All marketers would be keen to understand one or more of the following questions — how do we know which channel or touch point a certain customer used before buying a certain product or service offering? If this customer used more than one channel, which ones influenced her the most? Did this customer finally conduct the purchase online or did she go to a physical store to buy? This customer path to purchase is also known as attribution wherein a marketer tries and attributes the channels that influenced a certain purchase the most.
There appear to be many standardized attribution models on offer – last click attribution that considers the last touch point used by a customer, first click attribution that credits entirely the first touch point used by a customer, linear attribution that credits all the touch points used by a customer (assuming all of them are known), time decay attribution that seems to relatively credit touch points closer to the purchase more than the previous ones, and U-shaped attribution wherein the first and last touch points seem to be credited more than the others.
What are the touch points or channels that customers/consumers are likely to use in their purchasing process? The classical In-store purchase is certainly a touch point that many customers are likely to be still using, in addition, there are a host of digital options – Google-based, Facebook-driven, LinkedIn-driven, Twitter-influenced, Email campaigns to name some, and Television-based commercials to name some of the prominent channels being used. In addition to these channels, marketers also rely on radio-based campaigns and other appropriate local channels to reach out to customers. These days almost every prominent brand wants its own digital Apps to proliferate widely and online aggregators have created their own marketplace and ecosystem.
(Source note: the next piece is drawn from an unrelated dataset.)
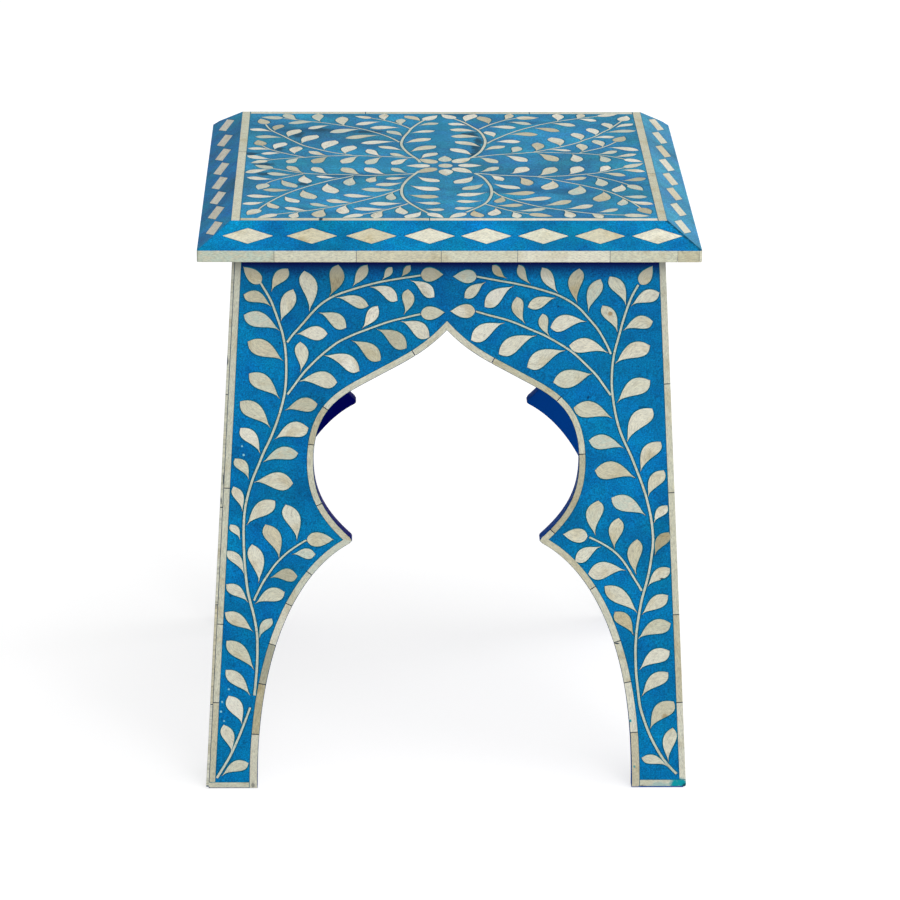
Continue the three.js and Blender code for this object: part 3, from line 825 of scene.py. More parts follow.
# Drawing of one panel, the same on all four sides, with widths of the bone that shows. Stems are a width
# and the points of a line that runs the way they grow. Buds are rows of base, tip, width and kind (0
# plain, 1 pale, 2 tan, 3 cool, 4 dull, 5 dark, 6 warm), and leaves have two widths, left and right of
# the way to the tip.
panel_stems = {
    "left_foot": (2.0, [
        (-179.8, 9.2), (-175.7, 16), (-171, 24), (-167, 32), (-163.6, 40), (-161.2, 45.6), (-159.6, 50),
        (-156.6, 58), (-153.3, 67.3),
    ]),
    "left_main": (2.0, [
        (-149.9, 77.3), (-149.2, 84), (-148.5, 92), (-147.8, 100), (-147.4, 109), (-147.3, 118),
        (-147.3, 125.7), (-148.3, 133.7), (-149.7, 141.7), (-151, 147.5), (-152.5, 153.3), (-153.8, 158.5),
        (-154.6, 163.3), (-155.4, 170), (-156.4, 181), (-157, 192), (-157.3, 203.3), (-157.2, 215),
        (-156.4, 226.3), (-154.7, 235.7), (-152.3, 245), (-149.3, 254.3), (-145.4, 263.5), (-141.3, 274),
        (-137.3, 282), (-134.3, 289.3), (-131, 298), (-127.7, 308.7), (-126.1, 315.3), (-125.1, 320),
        (-124, 330), (-123.7, 340), (-123.9, 349.3), (-124.4, 356), (-125.5, 362.7), (-126.8, 369.3),
        (-128.7, 374.7), (-130.3, 380), (-132, 384.7), (-134, 390.7), (-135.9, 395), (-138.1, 399),
        (-140.3, 402.5), (-142.9, 406.9),
    ]),
    "left_upper": (1.7, [
        (-122.9, 360.6), (-120.7, 364), (-118, 367.3), (-112, 374), (-106, 381.3), (-100, 388),
        (-96, 391.3), (-91.3, 394.7), (-86.7, 397), (-82, 399), (-76.7, 400.7), (-70.7, 402.7),
        (-64, 404.7), (-58.3, 406.2), (-51.5, 407.9), (-44.7, 409.1), (-38, 410.3), (-31.3, 411.3),
        (-26, 412.1), (-21.5, 412.8),
    ]),
    "left_lower": (1.7, [
        (-123, 319.6), (-120, 323.5), (-117.3, 327.3), (-113.2, 333.2), (-109.7, 337.7), (-105.7, 342),
        (-101.7, 346), (-97.7, 350), (-93.7, 353.3), (-89.7, 356.7), (-85, 360.3), (-81, 362.7),
        (-77, 364.3), (-71.7, 367), (-66.3, 369), (-61, 371), (-54.6, 373.5), (-44.7, 377), (-38, 378.7),
        (-31.3, 380.3), (-26, 381.7), (-21.5, 382.6),
    ]),
    "left_cusp": (1.7, [
        (-149.7, 154.7), (-148, 158.7), (-146, 162.7), (-142, 170.7), (-139.3, 174.7), (-136.7, 178.7),
        (-134, 182.7), (-131.3, 186), (-128, 189.3), (-124.7, 192.7), (-121.3, 195.3), (-116.7, 198.7),
        (-112.7, 201.3), (-109, 203.4),
    ]),
    "right_main": (2.0, [
        (180.8, 11.9), (177.3, 15.3), (172, 21.3), (167.7, 27.7), (163.7, 34.7), (160.2, 41.7),
        (156.9, 49.3), (153.7, 58.7), (151, 67.3), (150.3, 72), (149, 82.7), (147.7, 93.3), (147, 104.3),
        (146.7, 115), (147, 125), (147.8, 134.3), (149, 143), (150, 150.3), (151.7, 158.8), (154, 167.3),
        (156, 176.7), (157.5, 186.7), (158.7, 198), (158.9, 203.3), (158.2, 211.7), (156.7, 222.3),
        (154.3, 232.3), (152, 241), (148.7, 250.3), (145, 259.7), (142, 267.5), (138.6, 275.3),
        (134.7, 283.3), (131.3, 292), (128.9, 300.7), (127.2, 309), (126.2, 315.3), (125.3, 321),
        (124.8, 329.3), (125, 339.3), (125.9, 348.7), (127.5, 356.7), (130, 366), (132, 374.6),
        (134.7, 384), (137.3, 392), (140.4, 399.3), (142.3, 402.7), (144, 405.5),
    ]),
    "right_upper": (1.7, [
        (123.9, 351.4), (121.3, 357.3), (116.7, 366), (112, 373.2), (108.7, 376.7), (105.3, 380.7),
        (102, 384.7), (98.7, 388), (94.7, 390.9), (90, 394), (86, 396), (82, 398), (76.7, 399.7),
        (70, 401.7), (63.3, 403.7), (56.7, 405), (48.3, 407), (41.7, 408), (35, 409.3), (28.3, 410.5),
        (21.3, 411.8),
    ]),
    "right_lower": (1.7, [
        (124.2, 319), (120, 324.9), (116.5, 330), (113.2, 334.7), (108.7, 339.3), (104, 344), (100, 348),
        (96, 351.7), (92, 354.7), (88, 357.3), (83.3, 360.3), (78, 363.3), (73.3, 366), (68.7, 368),
        (64, 369.9), (55, 374), (48.3, 376.7), (41.7, 379), (35, 380.6), (25.7, 383.2), (20.7, 384.8),
    ]),
    "right_cusp": (1.7, [
        (150.7, 162.3), (148.3, 166.7), (145.7, 170.7), (143.3, 174.7), (141, 178.7), (138.7, 182.7),
        (136.3, 186), (133.3, 189.7), (130.3, 193), (127, 195.7), (123.7, 198), (119.7, 200.3),
        (115.7, 202.7), (109.5, 205.6),
    ]),
}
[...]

While sales from online aggregators could probably be ascertained maybe without complete customer data, the question remains as to how one attributes a purchase to any of the other channels or touch points. Let us consider a scenario. An Amazon customer while doing some exploratory shopping for cameras comes across certain interesting cameras she wants to buy. She also receives an irresistible cash-back offer from her credit card company for purchases from a well-known electronic store around the same time. She eventually decides to buy her camera from the electronic store. Should this purchase be attributed to Amazon or the credit card company or the electronic store? Of the three entities involved, Amazon may never know if this customer purchased a camera around the time she was browsing for it, the electronic store would know that it attracted this customer through its co-branded promotion campaigns. It is likely that only the credit card company would have complete customer data and would know that one of its customers bought a certain camera at an electronic store based on its promo campaign. However, the credit card company is not in the business of making and selling cameras. So how do we go about attributing the purchase of this camera?
Let us consider the various entities involved in a path to purchase and their likely interactive dynamics to explore further the attribution problem – manufacturers, channels of access, technology-enabled aggregators, decision influencers, and buyers. In a classical delivery system, a good would move physically to a retail store along defined stages before it is either purchased or returned. However, in a digital ecosystem where and how a good is purchased is neither linear nor defined. The role of technology-enabled aggregators and decision influencers seems to weigh in significantly to influence a purchasing process. Their influence on a purchase may or may not be constant, likely to be asymmetric on different types of goods and services, on age, gender, and time of the year, amongst others. While Amazon, and eBay like technology-enabled aggregators are easy to recognize, decision influencers could vary from credit card offers to word-of-mouth viral spread, to peer influence, to social media posts, among other influencers. How does one include the effect of decision influencers in an attribution model, especially if their effect is not constant and is likely to be asymmetric? If we consider the camera purchase example, the offer made by the credit card company was moderating the purchase of the camera from an electronic store. If the credit card offer was absent, it is quite likely that the camera purchase may have happened online and not in an electronic store. Social media posts especially from well-known influencers seem to mediate certain types of purchases from their followers. Hence the effect of mediation and/or moderation of a decision influencer seems crucial for either online purchases or decisions based on online search. Thus by building models that consider the mediation-moderation impacts on a purchase, we could develop finer insights on a purchasing decision. The challenge to this would be how one obtains data on a customer search and buy process across the digital ecosystem and physical stores. Simulating numerous mediation–moderation impacts with the partial data we may have on customer purchases could be a way forward.